Research

West Antarctic Ice Rises and the Ross Amundsen Ice Core Array (RAICA)

Coastal regions of Antarctica are very dynamic, and understanding their current and past behavior will help us anticipate future ice sheet change. Along the West Antarctic coastline, the Pacific Ocean-facing coast of Antarctica, large glaciers and ice shelves are thinning, retreating, losing mass, and contributing to sea-level rise. Coastal ice domes lining Antarctica have been quietly recording local climate for millennia, and we hope to learn what coastal West Antarctic ice rises can tell us about ongoing climate forcing and environmental change in that region. Using Operation IceBridge airborne radar data, ground based ice-penetrating radar, shallow ice cores, reanalysis data, and HYSPLIT back-trajectories we hope to better quantify the combined natural and anthropogenic climate forcing at play in coastal West Antarctica. 

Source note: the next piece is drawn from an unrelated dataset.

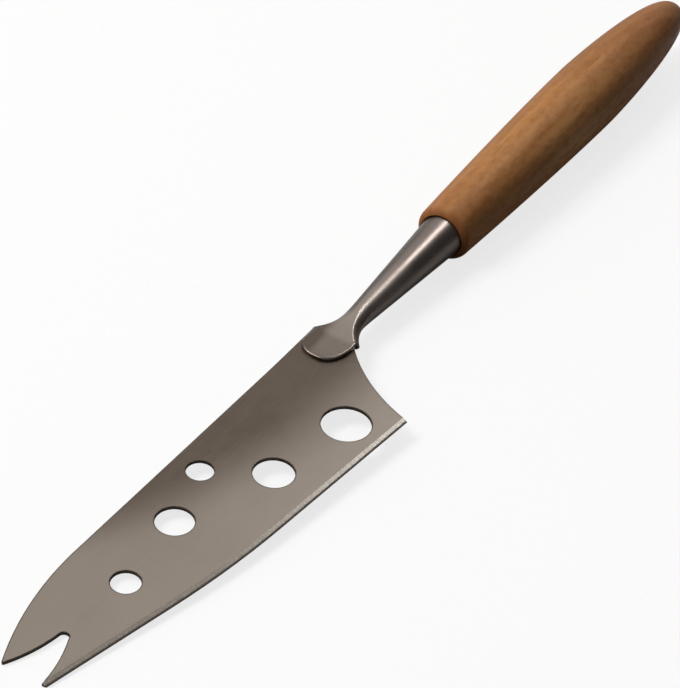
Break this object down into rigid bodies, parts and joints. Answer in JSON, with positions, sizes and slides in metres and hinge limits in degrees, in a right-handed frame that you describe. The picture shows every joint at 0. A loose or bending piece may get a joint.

After exploratory drilling in 2006, and an attempt to core to bedrock in 2010, our University of Minnesota and University of Washington (Eric Steig, Knut Christianson) teams were funded by the US National Science Foundation to return to Mt. Waddington (Combatant Col) to retrieve an ice core to bedrock, with additional support in Canada from Brian Menounos at the University of Northern British Columbia with funding from the Hakai Institute. After a Summer 2022 radar and surface snow-sampling survey, in Summer 2023 we recovered a 219-meter-long ice core, which we will sample and analyze to produce a record of hydroclimate for southwestern British Columbia, Canada hopefully spanning several hundred years. Follow along! 

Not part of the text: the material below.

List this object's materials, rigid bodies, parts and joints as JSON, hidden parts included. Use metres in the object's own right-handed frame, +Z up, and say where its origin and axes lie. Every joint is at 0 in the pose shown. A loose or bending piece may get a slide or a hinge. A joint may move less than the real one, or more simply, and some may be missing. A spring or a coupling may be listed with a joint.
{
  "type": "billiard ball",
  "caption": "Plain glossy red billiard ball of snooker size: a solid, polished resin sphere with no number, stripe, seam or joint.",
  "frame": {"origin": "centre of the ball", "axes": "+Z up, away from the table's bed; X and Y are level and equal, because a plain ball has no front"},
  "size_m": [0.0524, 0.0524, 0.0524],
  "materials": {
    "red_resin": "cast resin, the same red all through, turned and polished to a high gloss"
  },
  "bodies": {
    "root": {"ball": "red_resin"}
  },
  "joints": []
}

COLDEX: the Center for Oldest Ice Exploration

COLDEX, an NSF Science and Technology Center, aims to explore Antarctica for the oldest possible ice core records of our planet’s climate and environmental history, and to help make polar science more inclusive and diverse. Minnesota NICE group leader Peter Neff is COLDEX Director for Field Research and Data and PhD student Demie Huffman is working as an integral part of the COLDEX Knowledge Transfer team led by University of Minnesota's Dr. Heidi Roop.